MATERIAL FOR THE TASK
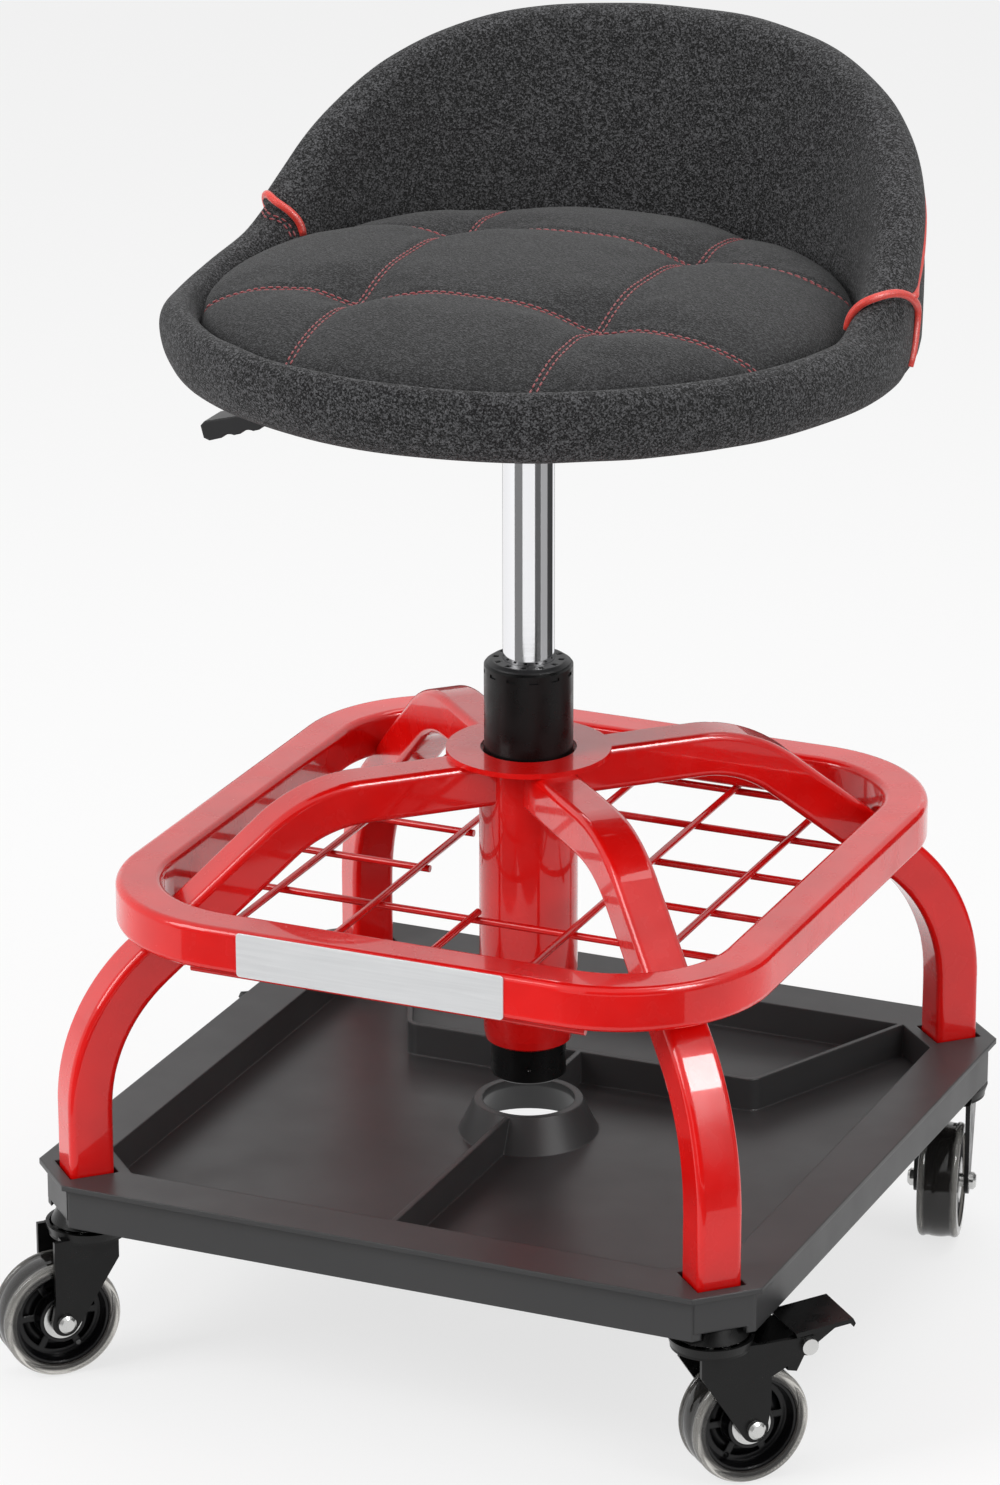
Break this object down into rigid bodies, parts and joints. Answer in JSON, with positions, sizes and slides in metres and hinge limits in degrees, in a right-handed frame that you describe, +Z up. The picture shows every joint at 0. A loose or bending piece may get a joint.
--
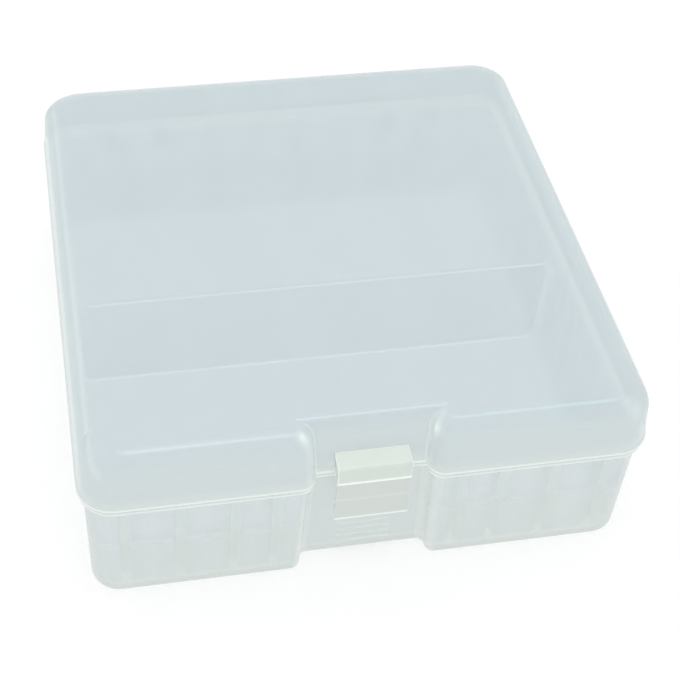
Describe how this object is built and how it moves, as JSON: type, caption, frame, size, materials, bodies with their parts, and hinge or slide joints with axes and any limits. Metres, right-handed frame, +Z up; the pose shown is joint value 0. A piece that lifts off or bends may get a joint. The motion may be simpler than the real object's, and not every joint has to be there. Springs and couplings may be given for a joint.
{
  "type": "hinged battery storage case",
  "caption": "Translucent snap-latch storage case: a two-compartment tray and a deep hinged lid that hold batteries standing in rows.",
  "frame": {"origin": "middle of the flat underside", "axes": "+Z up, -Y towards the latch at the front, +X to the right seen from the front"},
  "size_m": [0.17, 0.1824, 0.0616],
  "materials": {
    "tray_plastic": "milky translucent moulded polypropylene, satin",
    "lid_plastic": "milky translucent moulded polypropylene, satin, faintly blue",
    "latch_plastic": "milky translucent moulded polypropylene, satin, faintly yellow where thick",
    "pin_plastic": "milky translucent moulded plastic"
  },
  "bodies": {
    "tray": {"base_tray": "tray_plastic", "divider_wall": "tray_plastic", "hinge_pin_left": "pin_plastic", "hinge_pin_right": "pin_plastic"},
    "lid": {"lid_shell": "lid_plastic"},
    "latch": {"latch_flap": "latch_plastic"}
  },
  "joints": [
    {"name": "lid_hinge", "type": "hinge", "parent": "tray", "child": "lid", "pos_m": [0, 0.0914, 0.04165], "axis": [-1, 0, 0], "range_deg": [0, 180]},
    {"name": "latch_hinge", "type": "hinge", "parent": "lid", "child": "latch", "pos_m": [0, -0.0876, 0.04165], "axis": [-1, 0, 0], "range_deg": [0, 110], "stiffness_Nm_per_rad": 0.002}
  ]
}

DIRECTIVE
From the entries above, copy every line containing the word "materials".

EXERCISE ANSWER
Describe how this object is built and how it moves, as JSON: type, caption, frame, size, materials, bodies with their parts, and hinge or slide joints with axes and any limits. Metres, right-handed frame, +Z up; the pose shown is joint value 0. A piece that lifts off or bends may get a joint. The motion may be simpler than the real object's, and not every joint has to be there. Springs and couplings may be given for a joint.
  "materials": {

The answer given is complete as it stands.